Coetzee symbolizes the magistrate’s acceptance of knowledge through the familiar literary trope of light. Significantly, the beginning of his involvement with the prisoners is defined by his action of picking up the lantern: “I ought never to have taken my lantern to see what was going on in the hut by the granary. On the other hand, there was no way, once I had picked up the lantern, for me to put it down again” (23). Although he bemoans his reluctant involvement, at the same time, he realizes that once he saw what was happening, he had little choice in whether to get involved or not. The motif of light begins in the opening paragraph with the puzzling introduction of the investigator and his sunglasses.
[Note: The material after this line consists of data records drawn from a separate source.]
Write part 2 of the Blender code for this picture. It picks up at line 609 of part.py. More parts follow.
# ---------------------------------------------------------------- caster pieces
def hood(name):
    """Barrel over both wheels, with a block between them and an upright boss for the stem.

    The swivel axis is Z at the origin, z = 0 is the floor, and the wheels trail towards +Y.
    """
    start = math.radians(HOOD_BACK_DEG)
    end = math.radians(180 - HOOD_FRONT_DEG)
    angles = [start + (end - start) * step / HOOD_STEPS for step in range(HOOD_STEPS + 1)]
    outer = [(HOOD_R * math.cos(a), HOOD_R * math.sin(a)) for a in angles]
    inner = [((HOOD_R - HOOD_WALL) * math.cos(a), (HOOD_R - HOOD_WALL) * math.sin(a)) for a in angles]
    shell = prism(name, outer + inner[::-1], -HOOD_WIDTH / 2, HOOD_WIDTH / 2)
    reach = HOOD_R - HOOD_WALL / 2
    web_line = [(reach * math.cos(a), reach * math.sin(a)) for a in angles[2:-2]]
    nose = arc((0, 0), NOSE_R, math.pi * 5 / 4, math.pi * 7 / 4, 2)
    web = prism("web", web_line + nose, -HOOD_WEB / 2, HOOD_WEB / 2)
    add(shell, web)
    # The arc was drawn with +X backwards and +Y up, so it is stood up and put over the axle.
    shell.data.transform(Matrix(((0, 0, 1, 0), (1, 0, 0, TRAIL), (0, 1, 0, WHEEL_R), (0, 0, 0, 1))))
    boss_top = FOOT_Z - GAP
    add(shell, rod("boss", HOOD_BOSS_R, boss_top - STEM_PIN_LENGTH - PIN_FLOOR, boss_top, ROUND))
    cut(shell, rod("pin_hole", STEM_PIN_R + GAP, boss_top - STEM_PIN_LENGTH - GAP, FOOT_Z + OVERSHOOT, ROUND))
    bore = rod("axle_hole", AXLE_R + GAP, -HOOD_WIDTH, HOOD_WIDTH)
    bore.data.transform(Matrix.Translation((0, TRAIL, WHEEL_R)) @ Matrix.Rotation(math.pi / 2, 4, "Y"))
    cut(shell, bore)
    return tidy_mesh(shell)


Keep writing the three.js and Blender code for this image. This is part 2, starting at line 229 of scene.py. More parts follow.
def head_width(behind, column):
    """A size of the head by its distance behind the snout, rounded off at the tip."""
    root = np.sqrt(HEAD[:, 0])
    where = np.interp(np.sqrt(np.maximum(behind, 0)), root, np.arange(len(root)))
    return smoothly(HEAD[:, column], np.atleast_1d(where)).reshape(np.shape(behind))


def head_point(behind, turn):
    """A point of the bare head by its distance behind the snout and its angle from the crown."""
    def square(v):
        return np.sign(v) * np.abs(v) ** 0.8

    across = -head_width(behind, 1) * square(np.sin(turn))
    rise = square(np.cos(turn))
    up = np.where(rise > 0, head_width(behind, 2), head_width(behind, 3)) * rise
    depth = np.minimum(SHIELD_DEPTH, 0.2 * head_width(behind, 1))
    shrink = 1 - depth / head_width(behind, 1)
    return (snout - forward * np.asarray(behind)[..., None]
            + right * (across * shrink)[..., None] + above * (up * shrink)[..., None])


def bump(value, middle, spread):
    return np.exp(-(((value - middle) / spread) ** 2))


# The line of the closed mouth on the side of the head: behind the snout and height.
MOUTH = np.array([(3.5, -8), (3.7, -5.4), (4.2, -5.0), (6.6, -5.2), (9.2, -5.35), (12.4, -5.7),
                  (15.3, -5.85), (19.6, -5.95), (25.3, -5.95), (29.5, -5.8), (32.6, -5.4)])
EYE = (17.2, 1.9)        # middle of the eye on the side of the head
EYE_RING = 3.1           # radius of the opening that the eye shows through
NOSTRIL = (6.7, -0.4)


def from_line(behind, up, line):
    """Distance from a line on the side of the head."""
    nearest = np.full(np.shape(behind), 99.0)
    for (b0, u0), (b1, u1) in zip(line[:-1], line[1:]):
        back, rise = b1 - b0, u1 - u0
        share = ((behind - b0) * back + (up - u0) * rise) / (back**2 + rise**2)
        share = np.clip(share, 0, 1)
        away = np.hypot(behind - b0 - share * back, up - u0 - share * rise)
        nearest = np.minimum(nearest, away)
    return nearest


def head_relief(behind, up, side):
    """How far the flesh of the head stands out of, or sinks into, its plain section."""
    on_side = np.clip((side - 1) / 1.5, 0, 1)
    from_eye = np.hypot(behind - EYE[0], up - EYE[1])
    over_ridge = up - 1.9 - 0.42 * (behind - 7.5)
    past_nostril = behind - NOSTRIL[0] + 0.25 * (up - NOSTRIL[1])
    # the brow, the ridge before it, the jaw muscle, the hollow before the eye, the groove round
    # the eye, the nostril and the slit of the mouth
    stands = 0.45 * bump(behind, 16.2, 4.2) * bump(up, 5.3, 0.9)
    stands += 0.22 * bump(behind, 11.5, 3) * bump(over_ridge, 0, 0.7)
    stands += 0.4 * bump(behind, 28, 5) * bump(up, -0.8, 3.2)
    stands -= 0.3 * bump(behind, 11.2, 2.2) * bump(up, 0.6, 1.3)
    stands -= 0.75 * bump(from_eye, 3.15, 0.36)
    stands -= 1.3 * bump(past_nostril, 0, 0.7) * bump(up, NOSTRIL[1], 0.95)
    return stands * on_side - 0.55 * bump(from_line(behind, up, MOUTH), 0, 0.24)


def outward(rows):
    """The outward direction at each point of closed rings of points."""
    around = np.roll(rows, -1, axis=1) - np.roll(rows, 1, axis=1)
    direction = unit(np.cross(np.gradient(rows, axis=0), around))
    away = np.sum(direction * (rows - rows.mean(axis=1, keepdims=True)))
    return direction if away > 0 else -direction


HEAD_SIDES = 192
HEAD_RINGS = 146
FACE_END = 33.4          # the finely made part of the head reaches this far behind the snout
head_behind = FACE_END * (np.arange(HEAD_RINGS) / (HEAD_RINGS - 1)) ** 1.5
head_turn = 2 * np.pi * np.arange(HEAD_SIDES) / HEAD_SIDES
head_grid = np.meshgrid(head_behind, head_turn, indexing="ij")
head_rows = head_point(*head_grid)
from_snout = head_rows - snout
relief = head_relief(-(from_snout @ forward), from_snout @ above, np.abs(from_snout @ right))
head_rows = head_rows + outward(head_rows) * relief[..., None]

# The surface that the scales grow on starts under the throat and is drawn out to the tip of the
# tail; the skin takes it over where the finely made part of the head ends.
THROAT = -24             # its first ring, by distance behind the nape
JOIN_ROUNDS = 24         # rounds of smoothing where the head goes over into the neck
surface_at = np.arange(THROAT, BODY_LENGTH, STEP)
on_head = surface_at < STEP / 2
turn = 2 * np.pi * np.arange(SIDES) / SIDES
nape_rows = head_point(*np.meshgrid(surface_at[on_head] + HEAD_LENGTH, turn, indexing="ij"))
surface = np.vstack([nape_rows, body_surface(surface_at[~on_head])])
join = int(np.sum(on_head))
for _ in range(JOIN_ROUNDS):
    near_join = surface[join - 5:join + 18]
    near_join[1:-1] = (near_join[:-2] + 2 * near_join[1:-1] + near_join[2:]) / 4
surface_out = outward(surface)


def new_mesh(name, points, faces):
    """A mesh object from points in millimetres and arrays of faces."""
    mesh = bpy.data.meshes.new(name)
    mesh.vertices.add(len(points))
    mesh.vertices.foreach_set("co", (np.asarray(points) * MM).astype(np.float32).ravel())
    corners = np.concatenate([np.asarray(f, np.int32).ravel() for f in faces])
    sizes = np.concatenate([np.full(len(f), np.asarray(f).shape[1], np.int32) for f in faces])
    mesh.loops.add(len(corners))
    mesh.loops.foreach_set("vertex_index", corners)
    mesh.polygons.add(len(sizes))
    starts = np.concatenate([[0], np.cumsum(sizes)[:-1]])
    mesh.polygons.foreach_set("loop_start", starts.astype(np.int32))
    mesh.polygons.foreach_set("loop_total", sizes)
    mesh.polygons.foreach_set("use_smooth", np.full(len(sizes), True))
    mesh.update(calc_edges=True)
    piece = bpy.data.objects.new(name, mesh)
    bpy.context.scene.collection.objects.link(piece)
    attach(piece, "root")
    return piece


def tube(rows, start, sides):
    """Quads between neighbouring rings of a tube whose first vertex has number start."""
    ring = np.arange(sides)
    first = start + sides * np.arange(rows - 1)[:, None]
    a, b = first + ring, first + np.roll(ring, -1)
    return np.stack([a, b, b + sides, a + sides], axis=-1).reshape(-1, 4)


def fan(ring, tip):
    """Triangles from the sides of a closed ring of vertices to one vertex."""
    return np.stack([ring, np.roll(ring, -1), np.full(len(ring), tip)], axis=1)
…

Initially, I couldn’t see why Coetzee began the novel like this. Yet, I think the sunglasses serve as an analogy for shutting your eyes to things you don’t want to see. He makes the obvious statement that the investigator is not blind (1), yet refuses to remove the glasses even when indoors (2). He can see clearly if he wants to, but he prefers to dull the brightness of the light because it hurts his eyes to squint all the time. Similarly, he could recognize the corruption of the Empire and the fellow humanity of the barbarians, but he chooses not to remove the barrier he has created between himself and them because it allows him to live in peace with what he does. The magistrate notices that this ignorance has not harmed the investigator, but has actually helped him to live stressfully with, “the skin of a younger man” (1), further emphasizing the weight of knowledge.

The barbarian girl in chapter two deepens the connection between knowledge and vision. She plays two roles for the magistrate: she helps him to forget, yet she also opens his eyes. Initially, she serves as a means of escape for him. When he is with her and washing her feet, he forgets everything else and loses himself in the moment: “I lose myself in the rhythm of what I am doing. I lose awareness of the girl herself. There is a space of time which is blank to me: perhaps I am not even present” (32). With her, he discovers the joy of oblivion. He finds release in losing himself, which Coetzee brings back to the motif of vision as his forgetting is accompanied by closing his eyes and deep sleep: “My eyes close. It becomes an intense pleasure to keep them closed, to savour the blissful giddiness” (33). His forgetting is bliss.

Yet, he cannot forget completely. He realizes that he cannot live in this oblivious state, recognizing that, “these dreamless spells are like death to [him], or enchantment, blank, outside time” (35). Outside these “spells,” he must still deal with the responsibility of what he knows. The barbarian girl serves also as a daily reminder of the prisoners’ torture. He cannot continue to lose himself through her without guiltily noticing her scars: “It has become more and more clear to me that until the marks on this girl’s body are deciphered and understood I cannot let go of her” (35-36). He realizes that he cannot continue without knowing what happened to her, even though this knowledge will be painful. Significant also is the fact that she is not completely blind; she still has some potential to see and her sight improves, reflecting the improving moral awareness of the magistrate. Like her, he has the potential to see more clearly. The question is whether he will accept the burden of knowledge or turn a blind eye (pun intended).